Migrating your bibliographic records

Convert your MARC21 binary records into the MARCXML format, with one record per line. You can use the following Python script to achieve this goal; just install the pymarc library first, and adjust the values of the input and output variables as needed.

#!/usr/bin/env python
# -*- coding: utf-8 -*-
import codecs
import pymarc

input = 'records_in.mrc'
output = 'records_out.xml'

reader = pymarc.MARCReader(open(input, 'rb'), to_unicode=True)
writer = codecs.open(output, 'w', 'utf-8')
for record in reader:
    record.leader = record.leader[:9] + 'a' + record.leader[10:]
    writer.write(pymarc.record_to_xml(record) + "\n")

Once you have a MARCXML file with one record per line, you can load the records into your Evergreen system via a staging table in your database.

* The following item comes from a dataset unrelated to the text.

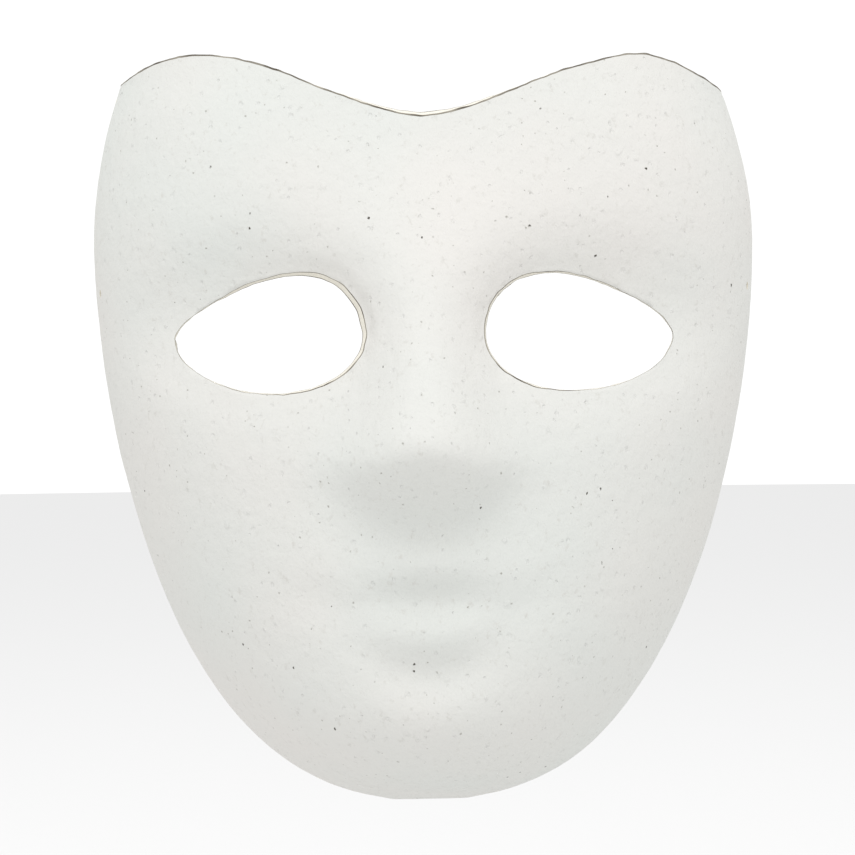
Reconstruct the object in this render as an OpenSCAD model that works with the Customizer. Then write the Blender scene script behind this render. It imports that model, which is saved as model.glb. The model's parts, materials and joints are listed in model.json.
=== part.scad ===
// Blank full-face mask of moulded paper pulp: one thin shell, open at the back.
// X runs across the face, Z is up and the face looks along -Y.
// The origin lies midway between the two strap holes.

/* [Shell] */
// Full width across the rim at its widest level
mask_w = 169; // [138:1:210]
// Height of the widest level above the strap holes
widest_z = 14; // [5:1:25]
// Drop from the strap holes to the bottom of the chin
chin_drop = 130; // [108:1:160]
// Depth of the plain dome, without nose and lips, in front of the rim
dome_depth = 50; // [38:1:62]
// Thickness of the pulp wall
wall = 1.8; // [1.2:0.1:2.6]
// Share of the width and height that the sides lean in at full depth, as mould draft
draft = 0.09; // [0.04:0.01:0.14]

/* [Top edge] */
// Height of the notch above the strap holes
notch_z = 39.8; // [32:0.1:48]
// Height of the two lobes above the strap holes
lobe_z = 56.4; // [50:0.1:60]
// Distance of each lobe's peak from the midline
lobe_x = 58; // [45:1:68]

/* [Eye openings] */
// Width of each opening
eye_w = 46.4; // [36:0.1:56]
// Distance of each opening's middle from the midline
eye_x = 38; // [32:0.1:42]
// Height of the openings' corners, measured from the strap holes
eye_z = -13; // [-20:0.1:-8]
// Rise of the upper lid above the corners
upper_lid = 14.9; // [10:0.1:18]
// Drop of the lower lid below the corners
lower_lid = 13.4; // [9:0.1:16]

/* [Face relief] */
// Height of the nose tip over the dome
nose_h = 20; // [14:0.5:26]
// Height of the nose tip, measured from the strap holes
nose_tip_z = -41; // [-48:1:-36]
// Height of the nose base, measured from the strap holes
nose_base_z = -61; // [-68:1:-56]
// Depth of the hollow that each eye opening lies in
socket_depth = 6.8; // [0:0.1:9]
// Height of the line between the lips, measured from the strap holes
mouth_z = -76; // [-82:1:-72]
// How far the lips stand out from the line between them
lip_h = 3; // [0:0.1:4]
// Swell of the chin over the dome
chin_h = 1; // [0:0.1:3]

/* [Strap holes] */
// Diameter of each punched strap hole
strap_hole_d = 2; // [1:0.5:5]
// Distance of the strap holes in front of the flat rear rim
strap_setback = 5; // [4:0.5:12]
// Angle of each strap hole forward of sideways, square to the side wall there
strap_tilt = 20; // [10:1:40]

/* [Hidden] */

half_w = mask_w / 2;
// the blank runs a little past the rim plane, so that one flat cut makes the rim
back_run = 3;
// the egg outline of the rim would close at this height, far above the top edge
crown_z = 109;
// the blank is closed off here, just above the lobes
cap_z = lobe_z + 10;
// levels of the dome's deepest point, and of the point that the draft leans towards
deepest_z = -45;
lean_z = -30;
// the egg outline is cut short at this share of its height, so the chin has a short flat
chin_flat = 0.997;
// how square the outline, the forehead and the chin are
outline_power = [1.8, 0.4];
forehead_power = [1.5, 0.5];
chin_power = [12, 0.476];
// how square the cross-section is on the cheeks and on the forehead, and the levels between
section_power = [2.4, 3.1];
section_levels = [-10, 45];
// depth over which nose, lips and sockets fade in from the rim
relief_fade = 18;

// swellings: [distance from the midline, height over its mark, half width, half height]
nostril = [13.5, 11, 8, 7.5];
nostril_h = 2.6;
socket = [3, 0.5, 29, 21];
socket_edge = 3.4;
// from this far above the eye corners to this far below, a socket loses depth down to this share
socket_fade = [9, -21];
cheek_share = 0.35;
muzzle = [0, 2, 34, 26];
muzzle_h = 3.5;
upper_lip = [0, 9, 15, 6];
lip_line = [0, 0, 25, 5.5];
lower_lip = [0, -6.5, 16, 5];
// the fold under the lips and the chin keep their places between the mouth and the rim
jaw = chin_drop + mouth_z;
lip_fold = [0, -0.324 * jaw, 15, 0.102 * jaw];
chin = [0, -0.52 * jaw, 24, 0.185 * jaw];
// how strongly upper lip, line, lower lip and fold stand out or in, as shares of the lips' height
upper_share = 1;
lower_share = 0.5;
fold_share = 0.85;
// how far the upper lip drops, and the lower lip and its fold rise, from the middle to their half width
upper_bow = 3;
lower_bow = 5;

// the nose ridge starts this far below the notch and rises by this power
ridge_start = 2;
ridge_power = 1.5;
// half width of the ridge on the bridge, what brow and tip add to it, and how square it is
bridge_w = 12.2;
brow_w = 14;
tip_w = 5;
nose_edge = 2.5;
// levels over the eye corners between which the bridge widens to the brow
brow_levels = [1, 33];
// distance below the eye corners where the ridge starts to widen to the tip, and the tip's own reach
tip_start = 7;
tip_reach = 5;
// the underside of the nose starts this far over the tip's level
tip_round = 3;
// half width of the V in which the underside meets the lip, and how far its edges rise and the wings drop
septum = [18, 8];
wing_drop = 4;

// each opening's lids lean towards the nose by these shares
upper_lean = 0.38;
lower_lean = 0.1;
// brings the leaning upper lid back to its stated rise
upper_trim = 0.94;
lid_points = 48;

// how sharply the top edge turns at the notch, and the steps and reach of its cut
notch_power = 0.8;
edge_step = 4;
edge_reach = 112;

rows = 52;
cols = 48;
// rows crowd towards the chin and columns towards the nose
row_crowding = 1.7;
col_crowding = 0.25;
// the share of the grid over which a slope is measured
slope_step = 0.005;

function clamp01(t) = min(1, max(0, t));
function ease(from, to, v) =
    let (t = clamp01((v - from) / (to - from)))
    t * t * (3 - 2 * t);

// an oval swelling of height 1 about a mark at height z_mark, mirrored about the midline
function swell(x, z, at, x_mark, z_mark, edge = 2) =
    exp(-pow(norm([(abs(x) - x_mark - at[0]) / at[2], (z - z_mark - at[1]) / at[3]]), edge));

// half the width of the rim at height z: an egg outline
function rim_half(z) =
    let (
        u = z > widest_z
            ? (z - widest_z) / (crown_z - widest_z)
            : (widest_z - z) / (widest_z + chin_drop)
    )
    half_w * pow(1 - pow(min(chin_flat, u), outline_power[0]), outline_power[1]);

// depth of the dome on the midline, from the back of the blank
function dome_mid(z) =
    let (
        up = clamp01((z - deepest_z) / (crown_z - deepest_z)),
        down = clamp01((deepest_z - z) / (deepest_z + chin_drop))
    )
    (dome_depth + back_run) * (
        z > deepest_z
            ? pow(1 - pow(up, forehead_power[0]), forehead_power[1])
            : pow(1 - pow(down, chin_power[0]), chin_power[1])
    );

// half width of the nose ridge: broad at the brow, narrow on the bridge
function ridge_spread(z) =
    bridge_w
    + brow_w * ease(eye_z + brow_levels[0], eye_z + brow_levels[1], z)
    + tip_w * ease(eye_z - tip_start, nose_tip_z - tip_reach, z);

// the ridge of the nose, from the forehead to its tip and back under to the lip
function nose_rise(x, z) =
    let (
        ridge_top = notch_z - ridge_start,
        climb = pow(clamp01((ridge_top - z) / (ridge_top - nose_tip_z)), ridge_power),
        aside = min(1, pow(x / septum[0], 2)),
        under = ease(nose_base_z + septum[1] * aside, nose_tip_z + tip_round - wing_drop * aside, z)
    )
    nose_h * climb * under * exp(-pow(abs(x) / ridge_spread(z), nose_edge));

function socket_drop(x, z) =
    socket_depth
        * swell(x, z, socket, eye_x, eye_z, socket_edge)
        * (cheek_share + (1 - cheek_share) * ease(eye_z + socket_fade[1], eye_z + socket_fade[0], z));

function lip_relief(x, z) =
    let (
        drop = upper_bow * pow(x / upper_lip[2], 2),
        rise = lower_bow * pow(x / lip_fold[2], 2)
    )
    lip_h * (
        upper_share * swell(x, z + drop, upper_lip, 0, mouth_z)
        - swell(x, z, lip_line, 0, mouth_z)
        + lower_share * swell(x, z - rise, lower_lip, 0, mouth_z)
        - fold_share * swell(x, z - rise, lip_fold, 0, mouth_z)
    );

function face_relief(x, z) =
    nose_rise(x, z)
    + nostril_h * swell(x, z, nostril, 0, nose_base_z)
    - socket_drop(x, z)
    + muzzle_h * swell(x, z, muzzle, 0, mouth_z)
    + lip_relief(x, z)
    + chin_h * swell(x, z, chin, 0, mouth_z);

// how square the cross-section is at height z
function squareness(z) =
    section_power[0]
    + (section_power[1] - section_power[0]) * ease(section_levels[0], section_levels[1], z);

// a point of the outer face; across runs -1 to 1 and up runs 0 to 1
function skin(across, up) =
    let (
        side = sin(90 * ((1 - col_crowding) * across + col_crowding * pow(across, 3))),
        z0 = -chin_drop + (cap_z + chin_drop) * pow(up, row_crowding),
        hollow = clamp01(1 - pow(abs(side), squareness(z0))),
        plain = dome_mid(z0) * sqrt(hollow) - back_run,
        lean = draft * plain / dome_depth,
        x = rim_half(z0) * side * (1 - lean),
        z = lean_z + (z0 - lean_z) * (1 - lean),
        deep = plain + face_relief(x, z) * clamp01(plain / relief_fade)
    )
    [x, strap_setback - deep, z];

// the outward direction at a point of the outer face
function outward(across, up) =
    let (
        h = slope_step,
        a = min(1 - 2 * h, max(2 * h - 1, across)),
        b = min(1 - 2 * h, max(2 * h, up)),
        n = cross(skin(a + h, b) - skin(a - h, b), skin(a, b + h) - skin(a, b - h))
    )
    n / norm(n);

// a point of the inner face, one wall behind the outer face
function lining(across, up) = skin(across, up) - wall * outward(across, up);

// one row of points of a face, with its ends on the back plane and its last row level
function face_row(i, inner) = [
    for (j = [0:cols])
        let (
            across = 2 * j / cols - 1,
            up = i / rows,
            p = inner ? lining(across, up) : skin(across, up),
            on_back = i == 0 || j == 0 || j == cols
        )
        [p[0], on_back ? strap_setback + back_run : p[1], i == rows ? cap_z : p[2]]
];

// two triangles across a patch with corners a, b, c and d in turn
function patch(a, b, c, d) = [[a, b, c], [a, c, d]];

// the untrimmed shell: outer face, inner face and the strip that joins them all round
module blank() {
    line = cols + 1;
    inner = line * (rows + 1);
    points = [for (side = [false, true], i = [0:rows]) each face_row(i, side)];
    faces = [
        for (i = [0:rows - 1], j = [0:cols - 1])
            let (a = i * line + j, b = a + 1, c = a + line, d = c + 1)
            each concat(patch(a, c, d, b), patch(inner + a, inner + b, inner + d, inner + c))
    ];
    border = concat(
        [for (j = [0:cols]) j],
        [for (i = [1:rows]) i * line + cols],
        [for (j = [cols - 1:-1:0]) rows * line + j],
        [for (i = [rows - 1:-1:1]) i * line]
    );
    strip = [
        for (k = [0:len(border) - 1])
            let (a = border[k], b = border[(k + 1) % len(border)])
            each patch(a, b, inner + b, inner + a)
    ];
    polyhedron(points, concat(faces, strip));
}

// height of the heart-shaped top edge at x
function top_edge(x) =
    notch_z + (lobe_z - notch_z) * pow((1 - cos(180 * x / lobe_x)) / 2, notch_power);

module above_top_edge() {
    edge = [for (x = [-edge_reach:edge_step:edge_reach]) [x, top_edge(x)]];
    rotate([90, 0, 0])
        translate([0, 0, -2 * strap_setback])
            linear_extrude(4 * dome_depth)
                polygon(concat(edge, [[edge_reach, 2 * cap_z], [-edge_reach, 2 * cap_z]]));
}

// outline of the right-hand opening, fuller towards the nose
function lid_point(turn) =
    let (
        c = cos(turn),
        s = sin(turn),
        reach = s > 0 ? upper_lid * upper_trim * (1 - upper_lean * c) : lower_lid * (1 - lower_lean * c)
    )
    [eye_x + eye_w / 2 * c, eye_z + s * reach];

module eye_opening() {
    rotate([90, 0, 0])
        linear_extrude(3 * dome_depth)
            polygon([for (k = [0:lid_points - 1]) lid_point(360 * k / lid_points)]);
}

// half the width over the side walls, level with the strap holes
function strap_x() =
    let (
        lean = draft * strap_setback / dome_depth,
        z0 = lean_z - lean_z / (1 - lean),
        hollow = pow((strap_setback + back_run) / dome_mid(z0), 2)
    )
    rim_half(z0) * pow(1 - hollow, 1 / squareness(z0)) * (1 - lean);

module strap_hole() {
    translate([strap_x() - wall / 2, 0, 0])
        rotate([90, 0, 90 - strap_tilt])
            cylinder(h = 8 * wall, d = strap_hole_d, center = true, $fn = 48);
}

module behind_rim() {
    translate([-mask_w, strap_setback, -2 * chin_drop])
        cube([2 * mask_w, 4 * back_run, 4 * chin_drop]);
}

module pulp_shell() {
    color("whitesmoke")
        difference() {
            blank();
            behind_rim();
            above_top_edge();
            eye_opening();
            mirror([1, 0, 0]) eye_opening();
            strap_hole();
            mirror([1, 0, 0]) strap_hole();
        }
}

pulp_shell();
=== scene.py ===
import json
import math

import bmesh
import bpy
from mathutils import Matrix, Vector, noise
from mathutils.geometry import intersect_point_line
from mathutils.kdtree import KDTree


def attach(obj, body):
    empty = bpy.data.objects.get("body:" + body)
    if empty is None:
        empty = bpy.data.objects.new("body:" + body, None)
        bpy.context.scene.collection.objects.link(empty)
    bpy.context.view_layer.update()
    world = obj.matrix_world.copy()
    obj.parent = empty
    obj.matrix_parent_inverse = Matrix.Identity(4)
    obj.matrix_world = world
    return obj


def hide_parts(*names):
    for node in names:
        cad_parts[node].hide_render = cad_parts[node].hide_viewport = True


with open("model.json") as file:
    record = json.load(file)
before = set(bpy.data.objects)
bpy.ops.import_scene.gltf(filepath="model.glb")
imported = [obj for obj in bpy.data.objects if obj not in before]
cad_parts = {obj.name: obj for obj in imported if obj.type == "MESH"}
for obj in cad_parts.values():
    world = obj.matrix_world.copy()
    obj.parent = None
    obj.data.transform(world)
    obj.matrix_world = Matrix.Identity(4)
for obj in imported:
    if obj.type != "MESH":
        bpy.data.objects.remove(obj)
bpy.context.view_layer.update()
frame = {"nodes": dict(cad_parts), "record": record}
bpy.ops.object.select_all(action="DESELECT")


# ---- The front skin ----
# The shell starts as a copy of the frame's part, of which only the smooth outer face is kept. Its coarse
# net is cleaned along the cut edges and subdivided, so the forms of the face are round at any distance.
RIM_Y = 0.005
ON_RIM = RIM_Y - 0.0004
TOP_Z = 0.030
HOLES = [m for m in frame["record"]["mounts"] if m["kind"] == "bore"]

node = frame["nodes"]["pulp_shell"]
shell = bpy.data.objects.new("moulded_shell", node.data.copy())
bpy.context.scene.collection.objects.link(shell)
bpy.context.view_layer.objects.active = shell
shell.select_set(True)

bm = bmesh.new()
bm.from_mesh(shell.data)
bmesh.ops.remove_doubles(bm, verts=bm.verts, dist=1e-5)


def hole_distance(point, hole):
    away = point - Vector(hole["pos_m"])
    along = Vector(hole["axis"])
    return (away - along * away.dot(along)).length if away.length < 0.01 else 1.0


def borders(bm):
    return [e for e in bm.edges if len(e.link_faces) == 1]


# every face of the outer skin looks forward, and the cut faces look sideways, up or back
bm.normal_update()
HOLE_WALL = 0.00105
cut = [
    f
    for f in bm.faces
    if f.normal.y > -0.002 or min(hole_distance(f.calc_center_median(), h) for h in HOLES) < HOLE_WALL
]
bmesh.ops.delete(bm, geom=cut, context="FACES")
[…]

  1. Connect to the PostgreSQL database using the psql command. For example:

    psql -U <user-name> -h <hostname> -d <database>
  2. Create a staging table in the database. The staging table is a temporary location for the raw data that you will load into the production table or tables. Issue the following SQL statement from the psql command line, adjusting the name of the table from staging_records_import, if desired:

    CREATE TABLE staging_records_import (id BIGSERIAL, dest BIGINT, marc TEXT);
  3. Create a function that will insert the new records into the production table and update the dest column of the staging table. Adjust "staging_records_import" to match the name of the staging table that you plan to create when you issue the following SQL statement:

    CREATE OR REPLACE FUNCTION staging_importer() RETURNS VOID AS $$
    DECLARE stage RECORD;
    BEGIN
    FOR stage IN SELECT * FROM staging_records_import ORDER BY id LOOP
          INSERT INTO biblio.record_entry (marc, last_xact_id) VALUES (stage.marc, 'IMPORT');
          UPDATE staging_records_import SET dest = currval('biblio.record_entry_id_seq')
           WHERE id = stage.id;
       END LOOP;
      END;
      $$ LANGUAGE plpgsql;
  4. Load the data from your MARCXML file into the staging table using the COPY statement, adjusting for the name of the staging table and the location of your MARCXML file:

    COPY staging_records_import (marc) FROM '/tmp/records_out.xml';
  5. Load the data from your staging table into the production table by invoking your staging function:

    SELECT staging_importer();

When you leave out the id value for a BIGSERIAL column, the value in the column automatically increments for each new record that you add to the table.

Once you have loaded the records into your Evergreen system, you can search for some known records using the staff client to confirm that the import was successful.